Le législateur français a également instauré, le 27 mars 2017, un devoir de vigilance vis-à-vis des sociétés mères et sous-traitantes sur l’activité des filiales et prestataires, notamment dans leur processus de fabrication et leur chaîne d’approvisionnement en France et à l’étranger. Ce projet de loi a été paraphé à la suite de l’effondrement tragique de l’immeuble Rana Plaza au Bangladesh en 2013 afin de prévenir de telles tragédies et d’assurer la conformité et l’assistance en cas de violation des droits de l’homme et de protection de l’environnement.

Les groupes français de plus de 5 000 salariés en France ou ayant plus de 10 000 travailleurs à l’étranger relèvent de ces obligations. Ces nouvelles réglementations sont symptomatiques d’une tendance générale à privilégier les problématiques liées à la conformité en France. Cela a un fort impact sur la pratique des fusions et acquisitions. Dans ce contexte, la conformité et la protection contre les risques liés à la conformité sont devenues de plus en plus importantes, non seulement lors de la phase de publication de l’offre publique d’achat, mais aussi lors de la négociation de la documentation relative aux transactions de fusion acquisition.

Un accroissement de l’intérêt des groupes étrangers pour les entreprises françaises

Les cibles européennes ont trouvé la faveur des investisseurs au premier semestre 2017 avec une hausse de 33% par rapport au niveau d’activité observé au premier semestre 2016, tandis que les fusions et acquisitions américaines ont chuté de 16% sur la même période.
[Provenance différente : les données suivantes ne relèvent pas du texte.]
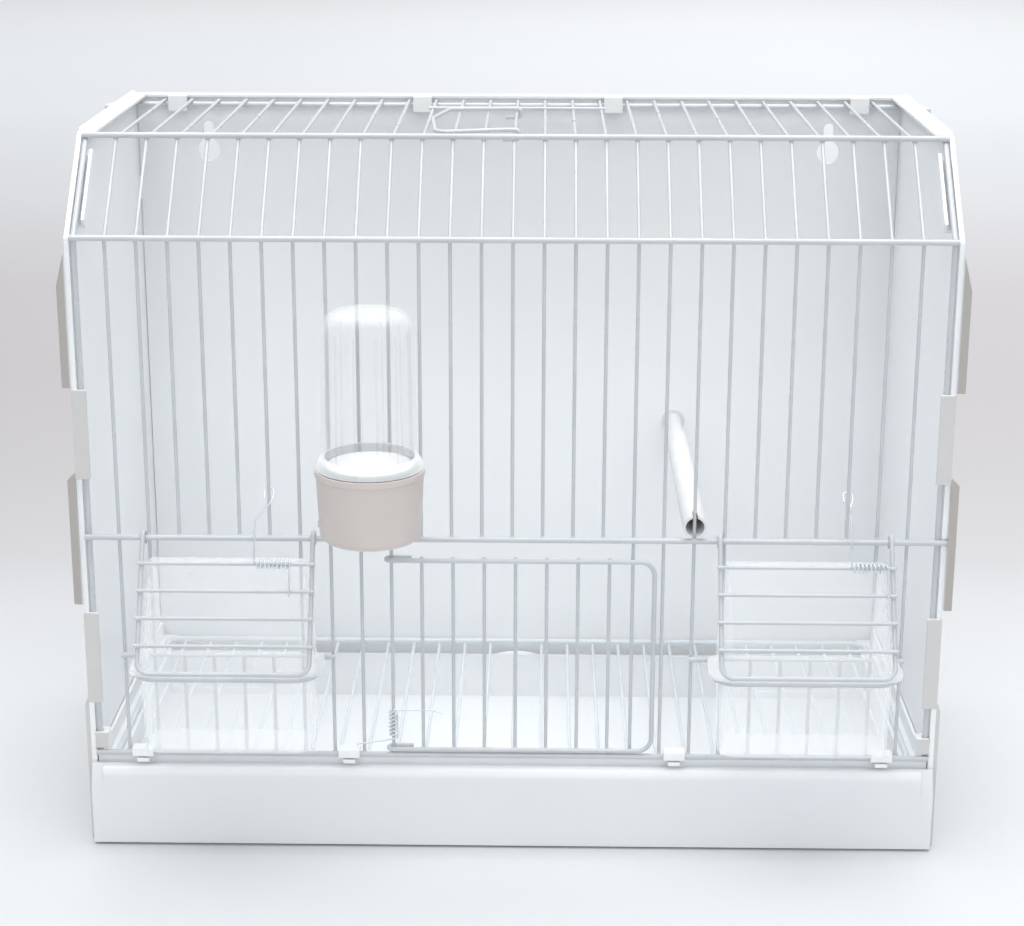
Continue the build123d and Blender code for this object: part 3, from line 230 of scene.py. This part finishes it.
uneven, uneven_in, uneven_end = effect(
    "uneven_surface",
    [
        ("Place", "Vector", (0, 0, 0)),
        ("Tone", "Color", (1, 1, 1, 1)),
        ("Shade", "Color", (1, 1, 1, 1)),
        ("Cloud", "Float", 20.0),
        ("Peel", "Float", 900.0),
        ("Dull", "Float", 0.3),
        ("Spread", "Float", 0.1),
    ],
    [("Color", "Color"), ("Roughness", "Float"), ("Height", "Float")],
)
cloud_start = 0.35
cloud_end = 0.65
cloud = step(
    uneven, "TexNoise", {"Vector": uneven_in["Place"], "Scale": uneven_in["Cloud"], "Detail": 4.0}
)
cloud_mask = ramp(uneven, cloud.outputs["Fac"], cloud_start, cloud_end)
dull_shift = reckon(uneven, "MULTIPLY", cloud_mask, uneven_in["Spread"])
peel = step(uneven, "TexNoise", {"Vector": uneven_in["Place"], "Scale": uneven_in["Peel"], "Detail": 2.0})
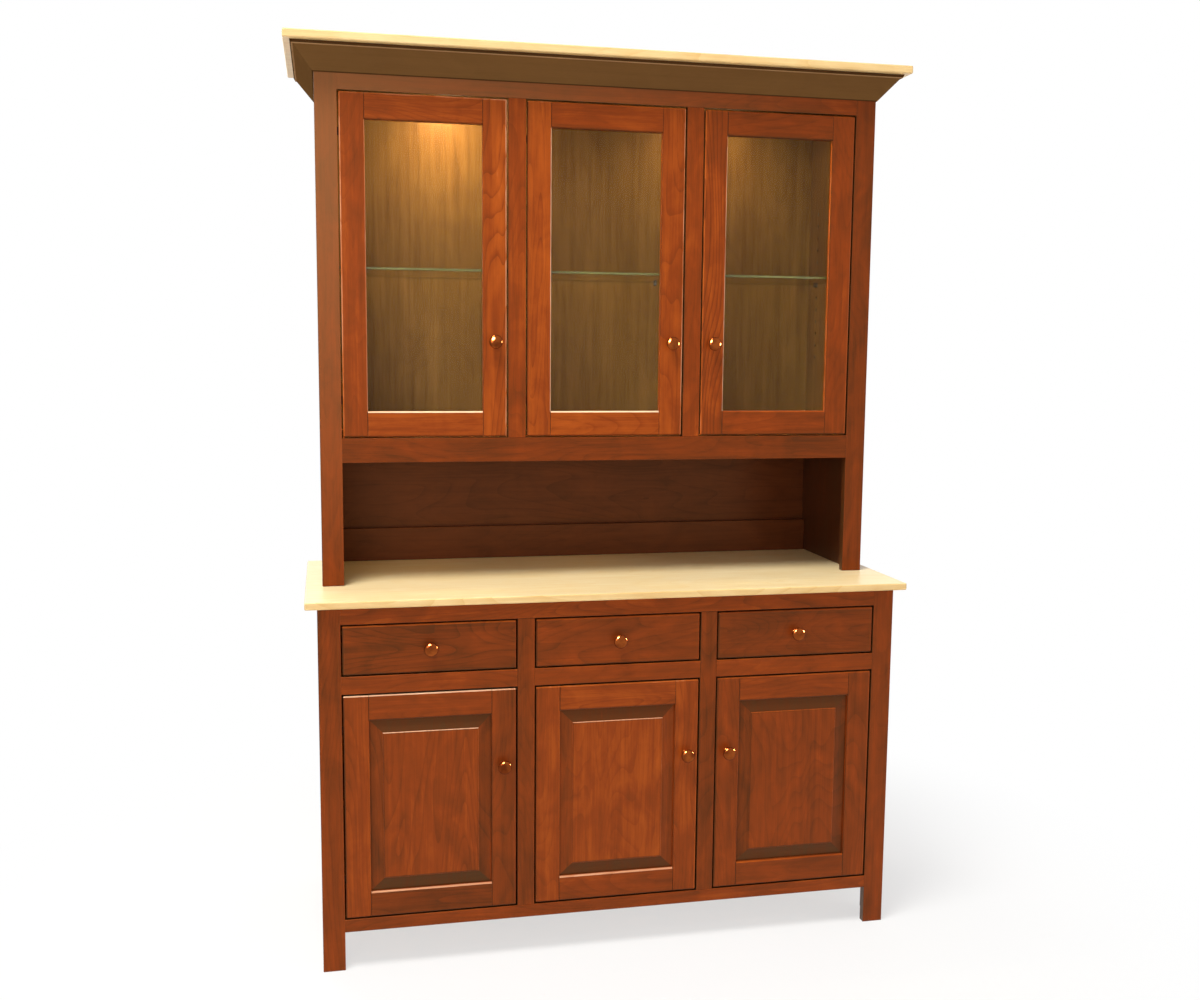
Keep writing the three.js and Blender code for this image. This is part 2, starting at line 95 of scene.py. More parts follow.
# Sizes of the doors, drawers and fittings
door_stile = 0.057
door_rail = 0.0595
door_gap = 0.003
rebate_width = 0.008
rebate_depth = 0.009
pane_clearance = 0.001
bead_clearance = 0.0004
panel_groove = 0.010
panel_setback = 0.008
tongue_thickness = 0.006
tongue_reach = 0.008
bevel_width = 0.030
field_setback = 0.0015
drawer_wall = 0.012
drawer_groove = 0.006
knob_radius = 0.016
knob_reach = 0.025
cup_radius = 0.0175
cup_inset = 0.0225
cup_depth = 0.0115
hinge_lap = 0.015
hinge_inset = 0.085
pin_inset = 0.060
hole_pitch = 0.032
puck_x = 0.346
puck_y = 0.08
puck_watts = ((-1, 2.5), (1, 1.3))

# How far the edges of the boards are eased, and the shares of it at a joint
frame_ease = 0.0014
door_ease = 0.0034
top_ease = 0.0034
inside_ease = 0.0012
panel_ease = 0.0006
steel_ease = 0.0005
joint_share = 0.12
stile_share = 0.45

# Tones of painted shade, in the gaps and on the sides that face away from the light, and of a
# painted highlight on an arris
painted_shade = -1.0
painted_highlight = 1.2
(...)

Pour les six premiers mois de 2017, les acquisitions de sociétés françaises réalisées par des groupes étrangers ont doublé (pour atteindre 58,4 milliards d’euros) par rapport à la même période de 2016, bien que le nombre de transactions achevées ait diminué. Au cours du premier semestre 2017, les investisseurs américains ont été les plus gros acheteurs d’entreprises françaises, tant en termes de nombre de transactions que de valeur globale des transactions. Les deux autres plus grandes catégories d’acheteurs d’entreprises françaises étaient basés au Royaume-Uni et en Allemagne au cours de la même période.

La Chine continue d’être perçue comme un investisseur fréquent sur le marché français et des discussions sont en cours en France et au niveau de la Commission européenne pour réguler davantage les investissements étrangers, en particulier pour imposer la réciprocité à des pays comme la Chine, qui acquièrent agressivement à l’étranger tout en protégeant leur propre marché intérieur. En réalité, l’explosion des investissements des acheteurs chinois observée au cours des six premiers mois de 2016 a diminué au cours du second semestre 2016 et est restée stable au premier semestre 2017. Cette tendance peut s’expliquer par l’augmentation de la réglementation des investissements chinois à l’étranger.

Des perspectives heureuses

L’une des principales promesses électorales du Président Emmanuel Macron a été la réforme de la législation du travail visant à aider les entreprises françaises à répondre de manière plus flexible aux défis auxquels elles sont confrontées et à accroître leur compétitivité sur le marché mondial.

Par le biais d’ordonnances publiées en septembre 2017, le gouvernement français a introduit un certain nombre de mesures importantes modifiant la législation du travail, notamment le plafonnement des indemnités de licenciement, les mesures de simplification des licenciements collectifs et la consolidation des instances représentatives du personnel pour créer un organe unique (au lieu de trois chargés de représenter les salariés aujourd’hui).

Cette consolidation des instances représentatives du personnel devrait faciliter le processus de consultation des salariés dans le cadre des opérations de fusions-acquisitions.

On peut espérer que ces décrets d’application réduiront les délais maximaux de consultation de l’organe unique de représentation des salariés et accéléreront la mise en œuvre des opérations de fusions-acquisitions en France. D’une manière générale, les mesures annoncées par le gouvernement français devraient renforcer l’attractivité de la France et encourager les activités de fusions et acquisitions entrantes pour les années à venir.